For a more honest and balanced portrait of Palin's performance last fall, readers can turn to Sarah From Alaska by Shushannah Walshe and Scott Conroy (Public Affairs; 320 pages; $26.95), a pair of enterprising young television reporters who were embedded in Palin's plane during the campaign. Although they bend too far backward to be "evenhanded" with Palin (they rather sophomorically assert that Palin is "a truly likable person"), they nonetheless note her "tendency to refuse to acknowledge any error in judgment and to offer instead a version of events that could easily be proved false." It's a polite way of saying that Palin lies incessantly, let the facts be damned.
There are a handful of insightful and honest reflections in Going Rogue, such as when Palin discusses her miscarriages, the birth of her son Trig (who has Down syndrome), and her daughter Bristol's teen pregnancy.

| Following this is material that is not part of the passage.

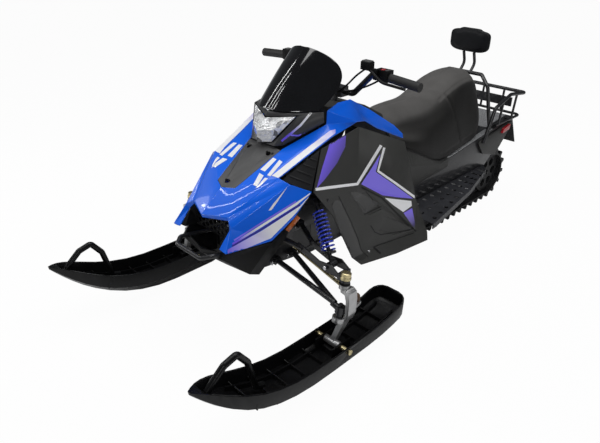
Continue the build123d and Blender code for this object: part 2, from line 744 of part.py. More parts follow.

But even these moments are absent of real emotional gravitas. One gets the sense that Palin simply can't go there.
What's astonishing is that Palin has absolutely no clue as to where she fits into American political traditions and the current Republican zeitgeist. That is left to the brilliant political parody Going Rouge, edited by Richard Kim and Betsy Reed (OR Books; 336 pages; $16). Rouge includes more than 50 essays on Palin by an all-star array of contributors, including Gloria Steinem, Rebecca Traister, Katha Pollitt and Max Blumenthal.
Going Rogue might have marked Palin's moment of advancing her career beyond the series of car crashes that defined her rocky candidacy last fall and her failed governorship of the Last Frontier. Instead, it is a retreat to the evangelical netherworld that fuels her personal ambitions. Going Rogue is short on political vision and long on self-promotion. It would have been more aptly subtitled An American Lie.
GOING ROGUE: AN AMERICAN LIFE by Sarah Palin, with Lynn Vincent; HarperCollins; 413 pages; $28.99 hardback.
Santa Cruz writer and filmmaker Geoffrey Dunn's book 'The Lies of Sarah Palin: The Untold Story Behind Her Relentless Quest for Power' will be released by St. Martin's Press in April 2010.